O enerjiyle, ailece erkenden kalkıp ( zaten Hera sayesinde saat 06:30 – 07:00 arası ayaktayız ) Hera’nın hacet işlerini dışarıda hallettikten sonra , vakit 07:30 olduğunda ,aracımıza atlayıp yola çıkıyoruz, (aracımız derken , Mercedes Vito , İstanbul dışı seyahatlerimizde iç mekanının oldukça geniş olması, içinde, masa, buz dolabı v.s gibi,bizim yolda gereksinimlerimize yardımcı olan avadanlıkları sayesinde, bizim için tam bir seyahat aracı ) ilk hedefimiz Amasra.
Uzun bir seyahatten sonra saat 13:00 çıvarında Amasra’ ya ulaşıyoruz, ilk anda, kasabanın uzaktan bize çarpan tarihi dokusu karşısında çok etkileniyoruz, şirin bir Karadeniz kasabası , kasabanın sırtını yasladığı dağlar, yeşillikler ile bezenmiş, davetkar, insanın içini ısıtan bir enerji yaymakta.

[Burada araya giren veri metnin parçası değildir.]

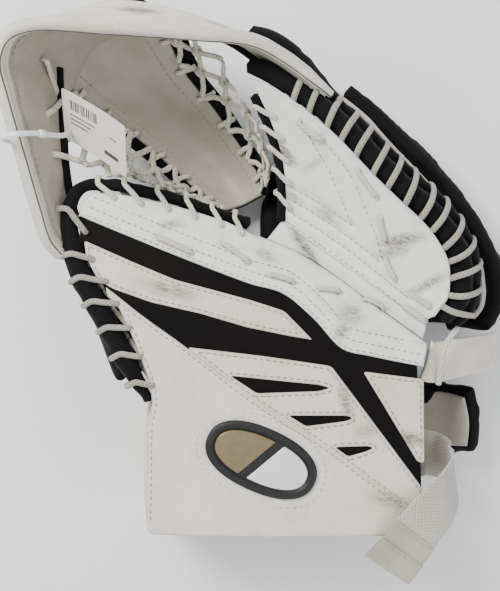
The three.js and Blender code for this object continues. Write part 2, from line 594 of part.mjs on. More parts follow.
// ---- Price card and its tie ----
const CARD = { length: 69, width: 42, thickness: 0.8, hole: 4 };
const cardCorner = vector([-134, 149, 100]);
const cardLong = vector([0.72, -0.49, 0.49]).normalize();
const cardShort = vector([-0.06, -0.74, -0.66]);
cardShort.addScaledVector(cardLong, -cardShort.dot(cardLong)).normalize();
const cardHole = { x: 6, y: CARD.width - 7 };
const cardShape = new THREE.Shape();
cardShape.moveTo(0, 0).lineTo(CARD.length, 0).lineTo(CARD.length, CARD.width).lineTo(0, CARD.width).closePath();
cardShape.holes.push(new THREE.Path().absarc(cardHole.x, cardHole.y, CARD.hole, 0, 2 * Math.PI, true));
const card = new THREE.ExtrudeGeometry(cardShape, { depth: CARD.thickness, bevelEnabled: false, curveSegments: 6 });
const cardNormal = cardLong.clone().cross(cardShort);
card.applyMatrix4(new THREE.Matrix4().makeBasis(cardLong, cardShort, cardNormal).setPosition(cardCorner));
add("price_card", card, paper);

const tieAt = cardCorner.clone().addScaledVector(cardLong, cardHole.x).addScaledVector(cardShort, cardHole.y);
const tiePath = new THREE.CatmullRomCurve3(
  [
    tieAt.toArray(), [-135, 114, 102], [-148, 111, 130], [-160, 109, 138], [-171, 108, 128],
    [-166, 109, 98], [-157, 110, 72], [-146, 113, 62], [-134, 118, 66],
  ].map(vector), true, "centripetal");
const tieSection = new THREE.Shape().absellipse(0, 0, 1.2, 1.2, 0, 2 * Math.PI);
const tie = new THREE.ExtrudeGeometry(tieSection, { steps: 40, extrudePath: tiePath, curveSegments: 3 });
add("cable_tie", tie, nylonTie);

// The origin goes under the middle of the glove's box, on the surface that it lies on.
const bounds = new THREE.Box3().setFromObject(glove);
const middle = bounds.getCenter(new THREE.Vector3());
glove.position.set(-middle.x, -middle.y, -bounds.min.z);

export default glove;
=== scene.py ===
"""A goalie catch glove, palm up: leather, nylon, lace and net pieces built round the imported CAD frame."""
import json
import math

import bpy
import numpy as np
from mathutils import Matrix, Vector
from mathutils.geometry import delaunay_2d_cdt


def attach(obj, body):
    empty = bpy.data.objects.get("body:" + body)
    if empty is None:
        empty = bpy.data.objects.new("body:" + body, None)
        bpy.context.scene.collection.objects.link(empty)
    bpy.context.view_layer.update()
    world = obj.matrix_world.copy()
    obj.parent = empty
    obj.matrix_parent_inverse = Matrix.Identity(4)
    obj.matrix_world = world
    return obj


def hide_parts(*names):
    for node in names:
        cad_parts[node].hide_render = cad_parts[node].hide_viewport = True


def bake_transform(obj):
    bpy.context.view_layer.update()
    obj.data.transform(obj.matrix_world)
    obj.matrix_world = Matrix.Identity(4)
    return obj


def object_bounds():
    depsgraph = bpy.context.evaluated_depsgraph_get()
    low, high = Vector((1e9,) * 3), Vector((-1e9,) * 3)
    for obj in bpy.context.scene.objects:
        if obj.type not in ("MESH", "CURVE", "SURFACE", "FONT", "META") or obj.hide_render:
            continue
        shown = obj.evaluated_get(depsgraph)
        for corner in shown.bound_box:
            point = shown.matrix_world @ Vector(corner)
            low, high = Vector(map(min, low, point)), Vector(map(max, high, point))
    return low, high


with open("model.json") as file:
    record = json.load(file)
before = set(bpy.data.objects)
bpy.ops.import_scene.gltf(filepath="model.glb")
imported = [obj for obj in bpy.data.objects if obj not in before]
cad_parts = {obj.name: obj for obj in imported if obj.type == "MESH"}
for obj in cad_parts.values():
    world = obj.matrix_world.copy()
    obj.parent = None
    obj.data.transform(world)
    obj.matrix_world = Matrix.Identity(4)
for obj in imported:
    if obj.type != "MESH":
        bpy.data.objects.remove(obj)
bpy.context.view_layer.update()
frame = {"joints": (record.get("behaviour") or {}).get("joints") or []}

# ---- Units: shapes are written in the design's millimetres, as in the CAD source ----
CROTCH = np.array([20.0, 52.0, 57.0])  # the break's end at the bottom of the pocket
HEEL = np.array([134.0, -33.0, 83.0])  # its end at the outer edge of the palm
fold = next(j for j in frame["joints"] if j["name"] == "pocket_fold")
SHIFT = np.array(fold["pos_m"]) - CROTCH / 1000


def metres(points):
    """Design millimetres to the row frame's metres."""
    return np.asarray(points, float) / 1000 + SHIFT


UPWARD = [0, 0, 1]
PALM_HEIGHT = 97.0
CREASE_WIDTH = 38.0
CUFF_LEFT, CUFF_RIGHT = -75.0, 128.0
LACE = 2.0  # lace radius
EDGE_ROLL = 8.0
POCKET_ROLL = 4.6
BAND_THICK = 7.0
LIP = 4.4
WEBBING = 36.0

RNG = np.random.default_rng(11)


# ---- Curves and surfaces ----
def smooth(t):
    t = np.clip(t, 0, 1)
    return t * t * (3 - 2 * t)


def mix(a, b, t):
    return a + (b - a) * t


def unit(v):
    v = np.asarray(v, float)
    return v / np.maximum(np.linalg.norm(v, axis=-1, keepdims=True), 1e-12)


def run_along(points):
    """Length along a polyline at each of its points."""
    return np.concatenate([[0], np.cumsum(np.linalg.norm(np.diff(points, axis=0), axis=1))])


def catmull(points, at):
    """Centripetal Catmull-Rom through points (R, N, 3) at parameters `at` (N,) from 0 to 1."""
    last = len(points) - 1
    p = np.concatenate([[2 * points[0] - points[1]], points, [2 * points[-1] - points[-2]]])
    x = np.clip(at, 0, 1) * last
    k = np.minimum(x.astype(int), last - 1)
    w = (x - k)[:, None]
    n = np.arange(len(k))
    p0, p1, p2, p3 = (p[k + i, n] for i in range(4))
    d0, d1, d2 = (
        np.maximum(np.linalg.norm(b - a, axis=1, keepdims=True), 1e-4) ** 0.5
        for a, b in ((p0, p1), (p1, p2), (p2, p3))
    )
    t1 = ((p1 - p0) / d0 - (p2 - p0) / (d0 + d1) + (p2 - p1) / d1) * d1
    t2 = ((p2 - p1) / d1 - (p3 - p1) / (d1 + d2) + (p3 - p2) / d2) * d1
    a = 2 * p1 - 2 * p2 + t1 + t2
    b = -3 * p1 + 3 * p2 - 2 * t1 - t2
    return ((a * w + b) * w + t1) * w + p1


class Curve:
    """A smooth curve through points; Curve(t) gives points at shares t of its length."""

    def __init__(self, points, straight=False):
        p = np.asarray(points, float)
        if straight or len(p) < 3:
            self.dense = p
        else:
            at = np.linspace(0, 1, 24 * len(p))
            self.dense = catmull(np.repeat(p[:, None], len(at), 1), at)
        self.run = run_along(self.dense)
        self.length = self.run[-1]

    def __call__(self, t):
        s = np.clip(np.atleast_1d(t), 0, 1) * self.length
        return np.stack([np.interp(s, self.run, self.dense[:, i]) for i in range(self.dense.shape[1])], -1)

    def tangent(self, t):
        return unit(self(np.asarray(t) + 0.004) - self(np.asarray(t) - 0.004))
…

Kasabanın tarihi kalesini gören bir mevki de bulunan belediyenin otoparkına giriyoruz, konum itibari ile girdiğimiz otoparktan görünen manzara çok güzel , karşımızda ,sol tarafımızda kale ve kale kapısını kasabaya bağlayan küçük bir taş köprü, kasabanın tam göbeğine yer alan güzel bir kumsal, her şey çok güzel , kasabanın içine girip aracımız park ediyoruz. Nedendir bilmiyorum yanımızda köpeğimizle yaptığımız gezilerde hep , bizi alacak lokanta veya konaklama tesisi konularında , hep bir rahatsızlık duygusu peşimden gelmekte.

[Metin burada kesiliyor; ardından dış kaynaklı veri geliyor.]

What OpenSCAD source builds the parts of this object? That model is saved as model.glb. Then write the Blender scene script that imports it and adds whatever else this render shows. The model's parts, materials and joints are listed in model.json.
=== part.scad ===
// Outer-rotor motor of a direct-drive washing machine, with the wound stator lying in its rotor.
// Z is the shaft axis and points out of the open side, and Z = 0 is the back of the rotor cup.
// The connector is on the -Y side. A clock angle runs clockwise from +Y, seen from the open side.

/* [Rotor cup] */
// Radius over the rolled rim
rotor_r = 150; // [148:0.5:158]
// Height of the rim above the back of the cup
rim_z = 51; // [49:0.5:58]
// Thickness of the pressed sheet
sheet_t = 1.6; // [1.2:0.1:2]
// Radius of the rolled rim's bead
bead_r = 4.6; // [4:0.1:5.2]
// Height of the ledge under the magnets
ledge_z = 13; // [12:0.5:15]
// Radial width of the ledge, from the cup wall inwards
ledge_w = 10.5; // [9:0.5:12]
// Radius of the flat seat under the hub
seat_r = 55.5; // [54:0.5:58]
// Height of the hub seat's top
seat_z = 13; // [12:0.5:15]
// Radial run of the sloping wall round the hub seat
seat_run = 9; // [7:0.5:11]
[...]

Hep beraber başlıyoruz kasabanın içinde dolaşmaya , ilk amacımız bir balık lokantasında karnımızı doyurmak, diyorum ya ilk önceliğimiz bizim beğenimizden daha çok bizim beğenileceğimiz bir lokanta. Sahilde balıkçı teknelerinin çekildiği bir yerde açık alana atılmış masalar görüp oraya doğru yönleniyoruz.

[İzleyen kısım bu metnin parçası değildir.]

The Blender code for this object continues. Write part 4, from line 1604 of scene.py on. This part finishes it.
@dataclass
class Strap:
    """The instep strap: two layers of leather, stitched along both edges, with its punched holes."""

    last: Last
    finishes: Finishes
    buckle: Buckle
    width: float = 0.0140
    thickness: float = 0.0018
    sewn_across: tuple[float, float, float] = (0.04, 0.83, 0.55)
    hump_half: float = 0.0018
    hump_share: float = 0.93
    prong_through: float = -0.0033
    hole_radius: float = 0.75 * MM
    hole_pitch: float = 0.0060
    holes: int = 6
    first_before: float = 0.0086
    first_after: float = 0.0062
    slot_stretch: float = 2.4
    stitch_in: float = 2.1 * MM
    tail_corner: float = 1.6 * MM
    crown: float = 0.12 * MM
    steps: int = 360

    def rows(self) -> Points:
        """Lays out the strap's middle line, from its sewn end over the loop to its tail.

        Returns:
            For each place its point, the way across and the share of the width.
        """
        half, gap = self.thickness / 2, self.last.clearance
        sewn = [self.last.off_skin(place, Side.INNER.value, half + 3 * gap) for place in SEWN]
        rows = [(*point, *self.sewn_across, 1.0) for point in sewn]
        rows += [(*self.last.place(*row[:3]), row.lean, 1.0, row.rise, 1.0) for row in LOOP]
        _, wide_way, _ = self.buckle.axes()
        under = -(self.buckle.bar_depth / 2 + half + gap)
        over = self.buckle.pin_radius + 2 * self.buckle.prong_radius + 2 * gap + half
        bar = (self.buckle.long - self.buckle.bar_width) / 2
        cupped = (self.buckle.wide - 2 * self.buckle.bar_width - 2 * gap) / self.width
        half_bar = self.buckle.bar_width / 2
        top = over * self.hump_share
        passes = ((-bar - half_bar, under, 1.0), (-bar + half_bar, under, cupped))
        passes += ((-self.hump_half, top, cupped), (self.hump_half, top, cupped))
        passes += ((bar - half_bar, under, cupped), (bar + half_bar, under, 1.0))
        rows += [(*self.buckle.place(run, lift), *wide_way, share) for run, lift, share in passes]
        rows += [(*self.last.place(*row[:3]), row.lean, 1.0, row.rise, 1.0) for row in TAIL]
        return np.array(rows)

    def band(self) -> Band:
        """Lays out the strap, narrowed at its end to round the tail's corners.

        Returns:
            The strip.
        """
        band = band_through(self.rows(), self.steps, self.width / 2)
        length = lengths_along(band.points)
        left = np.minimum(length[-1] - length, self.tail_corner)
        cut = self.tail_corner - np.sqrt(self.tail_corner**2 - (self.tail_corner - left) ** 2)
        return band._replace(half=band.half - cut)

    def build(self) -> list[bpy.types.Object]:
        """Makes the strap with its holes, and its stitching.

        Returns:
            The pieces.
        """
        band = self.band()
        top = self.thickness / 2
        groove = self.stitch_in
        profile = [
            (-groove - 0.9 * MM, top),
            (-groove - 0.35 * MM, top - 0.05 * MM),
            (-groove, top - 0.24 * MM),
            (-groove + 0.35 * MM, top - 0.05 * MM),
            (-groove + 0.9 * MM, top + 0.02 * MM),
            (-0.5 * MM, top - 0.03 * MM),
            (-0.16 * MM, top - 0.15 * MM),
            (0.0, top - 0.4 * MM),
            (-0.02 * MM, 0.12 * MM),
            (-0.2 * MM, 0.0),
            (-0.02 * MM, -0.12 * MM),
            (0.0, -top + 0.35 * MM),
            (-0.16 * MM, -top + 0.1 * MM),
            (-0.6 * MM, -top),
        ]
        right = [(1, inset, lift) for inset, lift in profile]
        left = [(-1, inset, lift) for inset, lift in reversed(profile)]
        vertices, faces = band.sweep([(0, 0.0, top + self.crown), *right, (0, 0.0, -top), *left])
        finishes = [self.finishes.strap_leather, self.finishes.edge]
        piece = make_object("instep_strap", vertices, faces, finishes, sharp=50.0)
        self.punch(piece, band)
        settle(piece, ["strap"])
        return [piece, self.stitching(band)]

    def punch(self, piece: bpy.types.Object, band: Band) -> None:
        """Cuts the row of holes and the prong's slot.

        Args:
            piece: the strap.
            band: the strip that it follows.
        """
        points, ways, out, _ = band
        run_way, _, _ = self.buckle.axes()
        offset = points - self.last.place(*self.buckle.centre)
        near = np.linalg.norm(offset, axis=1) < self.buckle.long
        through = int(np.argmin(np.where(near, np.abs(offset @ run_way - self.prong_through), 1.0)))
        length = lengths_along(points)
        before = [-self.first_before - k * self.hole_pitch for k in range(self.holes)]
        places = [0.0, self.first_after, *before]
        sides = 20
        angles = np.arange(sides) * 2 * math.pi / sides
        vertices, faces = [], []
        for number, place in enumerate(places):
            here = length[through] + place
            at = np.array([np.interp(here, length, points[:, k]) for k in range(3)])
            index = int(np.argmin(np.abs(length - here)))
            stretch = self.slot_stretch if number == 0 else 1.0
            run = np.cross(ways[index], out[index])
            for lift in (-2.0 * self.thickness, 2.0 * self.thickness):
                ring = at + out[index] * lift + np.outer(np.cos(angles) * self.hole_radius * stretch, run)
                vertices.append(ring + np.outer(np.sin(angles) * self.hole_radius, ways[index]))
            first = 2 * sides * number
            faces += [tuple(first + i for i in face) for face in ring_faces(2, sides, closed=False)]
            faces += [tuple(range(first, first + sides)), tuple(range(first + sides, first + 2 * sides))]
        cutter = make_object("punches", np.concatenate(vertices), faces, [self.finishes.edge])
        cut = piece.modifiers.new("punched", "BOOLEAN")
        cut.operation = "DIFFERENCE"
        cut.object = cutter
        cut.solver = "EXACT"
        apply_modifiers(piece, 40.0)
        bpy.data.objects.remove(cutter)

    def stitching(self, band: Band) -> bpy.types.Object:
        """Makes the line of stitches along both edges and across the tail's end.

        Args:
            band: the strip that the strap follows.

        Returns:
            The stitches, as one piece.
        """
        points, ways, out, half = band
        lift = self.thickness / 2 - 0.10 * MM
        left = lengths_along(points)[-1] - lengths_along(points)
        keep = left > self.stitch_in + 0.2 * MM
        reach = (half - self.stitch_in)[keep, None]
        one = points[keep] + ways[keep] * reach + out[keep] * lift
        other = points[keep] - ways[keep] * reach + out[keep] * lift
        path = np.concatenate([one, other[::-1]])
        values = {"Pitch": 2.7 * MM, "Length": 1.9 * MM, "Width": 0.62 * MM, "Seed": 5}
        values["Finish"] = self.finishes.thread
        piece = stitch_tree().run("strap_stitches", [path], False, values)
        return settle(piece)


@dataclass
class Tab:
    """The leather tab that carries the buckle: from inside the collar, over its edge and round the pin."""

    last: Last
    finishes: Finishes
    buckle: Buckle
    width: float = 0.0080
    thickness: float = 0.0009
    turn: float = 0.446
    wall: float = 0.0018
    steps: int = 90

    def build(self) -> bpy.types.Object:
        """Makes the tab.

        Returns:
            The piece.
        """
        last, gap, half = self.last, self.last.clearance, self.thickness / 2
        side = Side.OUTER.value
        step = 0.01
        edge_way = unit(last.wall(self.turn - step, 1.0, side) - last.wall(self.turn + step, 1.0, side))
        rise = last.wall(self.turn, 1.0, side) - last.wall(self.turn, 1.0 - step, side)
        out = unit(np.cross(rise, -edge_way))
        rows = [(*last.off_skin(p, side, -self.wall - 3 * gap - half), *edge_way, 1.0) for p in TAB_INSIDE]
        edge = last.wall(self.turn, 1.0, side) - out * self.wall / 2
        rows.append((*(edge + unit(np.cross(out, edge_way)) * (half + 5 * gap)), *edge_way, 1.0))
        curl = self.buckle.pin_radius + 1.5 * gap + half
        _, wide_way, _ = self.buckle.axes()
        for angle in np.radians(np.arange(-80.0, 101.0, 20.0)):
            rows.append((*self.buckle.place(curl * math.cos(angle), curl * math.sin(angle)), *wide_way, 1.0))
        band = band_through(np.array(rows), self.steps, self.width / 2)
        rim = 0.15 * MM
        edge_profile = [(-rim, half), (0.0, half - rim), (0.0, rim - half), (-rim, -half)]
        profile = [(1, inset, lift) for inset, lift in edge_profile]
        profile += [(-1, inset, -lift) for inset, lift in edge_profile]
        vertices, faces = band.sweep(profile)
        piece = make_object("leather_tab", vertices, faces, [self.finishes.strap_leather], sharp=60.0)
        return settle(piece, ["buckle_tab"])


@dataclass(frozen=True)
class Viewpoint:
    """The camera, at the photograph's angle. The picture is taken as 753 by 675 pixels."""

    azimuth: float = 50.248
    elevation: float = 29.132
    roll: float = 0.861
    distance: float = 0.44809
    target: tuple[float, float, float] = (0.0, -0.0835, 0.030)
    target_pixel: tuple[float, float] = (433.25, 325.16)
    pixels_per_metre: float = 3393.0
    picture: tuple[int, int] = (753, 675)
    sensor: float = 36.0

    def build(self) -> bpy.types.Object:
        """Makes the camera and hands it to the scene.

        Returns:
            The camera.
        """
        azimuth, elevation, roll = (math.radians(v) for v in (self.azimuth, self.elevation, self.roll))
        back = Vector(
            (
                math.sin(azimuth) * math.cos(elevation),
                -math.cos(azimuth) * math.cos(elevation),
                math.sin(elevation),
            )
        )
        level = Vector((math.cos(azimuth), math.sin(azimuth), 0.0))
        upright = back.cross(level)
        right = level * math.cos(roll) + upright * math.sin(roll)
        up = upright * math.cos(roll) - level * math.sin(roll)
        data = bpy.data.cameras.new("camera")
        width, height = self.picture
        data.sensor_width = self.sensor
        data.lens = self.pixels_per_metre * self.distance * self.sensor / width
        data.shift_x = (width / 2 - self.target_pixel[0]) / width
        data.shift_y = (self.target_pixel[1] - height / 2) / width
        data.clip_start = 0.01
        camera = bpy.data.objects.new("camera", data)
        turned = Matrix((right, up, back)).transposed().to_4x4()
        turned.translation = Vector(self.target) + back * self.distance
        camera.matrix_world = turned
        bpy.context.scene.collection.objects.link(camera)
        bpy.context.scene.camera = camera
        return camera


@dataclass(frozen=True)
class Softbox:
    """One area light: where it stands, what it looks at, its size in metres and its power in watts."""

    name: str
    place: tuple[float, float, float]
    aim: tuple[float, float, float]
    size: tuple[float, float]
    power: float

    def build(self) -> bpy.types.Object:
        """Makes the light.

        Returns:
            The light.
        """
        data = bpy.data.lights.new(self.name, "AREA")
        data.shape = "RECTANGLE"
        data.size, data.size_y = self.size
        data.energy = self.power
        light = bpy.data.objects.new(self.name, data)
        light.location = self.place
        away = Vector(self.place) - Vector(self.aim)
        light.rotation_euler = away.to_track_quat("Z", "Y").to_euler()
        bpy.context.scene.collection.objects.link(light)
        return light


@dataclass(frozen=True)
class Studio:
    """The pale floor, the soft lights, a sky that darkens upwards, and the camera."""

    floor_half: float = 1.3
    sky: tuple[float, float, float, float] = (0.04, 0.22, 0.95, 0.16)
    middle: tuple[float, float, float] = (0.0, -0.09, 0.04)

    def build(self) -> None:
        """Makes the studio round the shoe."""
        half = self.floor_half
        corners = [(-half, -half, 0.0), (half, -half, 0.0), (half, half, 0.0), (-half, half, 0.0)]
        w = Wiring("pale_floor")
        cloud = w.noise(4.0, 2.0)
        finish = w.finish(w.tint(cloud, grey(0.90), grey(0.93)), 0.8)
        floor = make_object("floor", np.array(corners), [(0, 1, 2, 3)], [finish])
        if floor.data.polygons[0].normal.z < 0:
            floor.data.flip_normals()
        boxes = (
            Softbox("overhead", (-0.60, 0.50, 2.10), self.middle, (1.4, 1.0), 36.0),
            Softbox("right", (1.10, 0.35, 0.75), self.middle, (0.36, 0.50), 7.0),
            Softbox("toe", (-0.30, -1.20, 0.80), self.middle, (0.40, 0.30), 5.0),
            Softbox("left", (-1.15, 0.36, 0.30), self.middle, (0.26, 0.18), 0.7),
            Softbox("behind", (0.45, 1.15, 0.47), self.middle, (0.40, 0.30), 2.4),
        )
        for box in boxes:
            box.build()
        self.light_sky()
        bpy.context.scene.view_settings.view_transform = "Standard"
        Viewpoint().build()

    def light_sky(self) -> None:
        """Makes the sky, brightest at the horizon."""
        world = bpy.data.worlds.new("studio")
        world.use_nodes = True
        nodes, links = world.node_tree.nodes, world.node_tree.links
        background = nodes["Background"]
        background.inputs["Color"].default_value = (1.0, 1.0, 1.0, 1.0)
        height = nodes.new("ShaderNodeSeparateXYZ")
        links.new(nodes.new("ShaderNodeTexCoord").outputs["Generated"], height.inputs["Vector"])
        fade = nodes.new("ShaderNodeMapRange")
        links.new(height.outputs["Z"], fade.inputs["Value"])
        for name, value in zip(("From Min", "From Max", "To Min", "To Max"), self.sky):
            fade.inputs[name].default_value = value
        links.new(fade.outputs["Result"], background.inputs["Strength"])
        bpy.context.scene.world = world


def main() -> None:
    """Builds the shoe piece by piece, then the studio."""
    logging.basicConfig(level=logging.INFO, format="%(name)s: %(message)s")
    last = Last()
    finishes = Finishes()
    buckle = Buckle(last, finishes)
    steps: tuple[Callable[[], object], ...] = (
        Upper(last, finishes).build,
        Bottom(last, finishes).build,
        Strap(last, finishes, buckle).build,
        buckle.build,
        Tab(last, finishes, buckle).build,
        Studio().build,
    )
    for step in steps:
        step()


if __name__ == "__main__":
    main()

Küçük bir iskele görünümünde üstünde 10 - 15 masanın yerleştirildiği bir alan , hoşumuza gidiyor, yerleşiyoruz. Hera mızı da masanın ayağına bağlayıp bize hizmet eden Ankara’ dan Amasra ‘ ya çalışmaya gelmiş Amasya orjinli Doğukan isimli ,güleryüzlü garsonumuza isteklerimizi söylemeye başlıyoruz, denizden yeni çıkmış Karadeniz Mezgiti ‘ ni salık veriyor, bizde bu fikre katılarak önce ortaya iki porsiyon mezgit , yanına Amasra’nın meşhur 41 çeşit yeşilliği içinde barındıran salatasını ve tabiî ki biralarımızı da ekliyoruz. Başlıyoruz, objektifimizi sağa sola çevirerek resim çekmeye, bu arada da Doğukan ile sohbetlerde oluyor, ilginç şeyler anlatıyor Doğukan, daha yeni geldiğini yukarıda yazmıştım, bize Amasra’ da yabancılara yerliler gibi davranılmadığını bir traş için yerel berbere gittiğinde, kendisinden traş için 15 TL alacaklarını söylediklerini, işverenine geri dönüp ağabey… burada saç kesme çok pahallı dediğinde ,işverenin hesabına yazılması talebiyle aynı yerde 5 TL ye traş olduğunu anlatınca biraz şaşırdık , biraz da tedirgin olmadığımızı yazsam yalan olacak sanırım.
Servis hemen geldi hızı inanılmazdı, önce içeceklerimiz arkasından salatamız ve hemen akabinde balıklarımız da geldi, yani servis hızı ve kalitesi hakkında tam puanı balık lokantası ve özellikle Doğukan hak etti demem yanlış olmayacak.
Balık bir harika ellerimizle tabağın içine girdiğimizde gelen porsiyonun bize yetmeyeceğini anlamakta gecikmedik ve tekrar iki porsiyon daha siparişimizi verdik, dedim ya servis hızı inanın daha önce görmediğim kadar hızlıydı, biz daha ilk siparişimizi bitirmeden ikincisi masamızdaydı, yoğun zamanlarda nasıldır bilmiyorum ama tek müşterisi bizim olduğumuz mekanda hız mükemmeldi.
Yemeklerimizi yerken büyük bir keyifle gözlerimizle Amasra ‘yı da gözlemledik , çok güzel saatlerdi ,eşimle hayal edemeyeceğim kadar iyi bir uyum içinde olduğumuzu bir kere daha hissetim .Beraber yoluculuk ettiğiniz partnerinizin aynı havayı ve duyguları paylaşması kadar insana huzur veren, gezdiği yerlerden zevk aldıran başka bir şeyin olmadığına inanıyorum. Yemek faslı bitince oradan kalkıp kısa bir Amasra turu atmaya karar verdik. Haaa … unuttum , yemek,servisler,garsonumuz Doğukan ne kadar olumluysa hesap ta o kadar olumsuzdu , bence biraz bize de yabancı mezalimi yaptılar.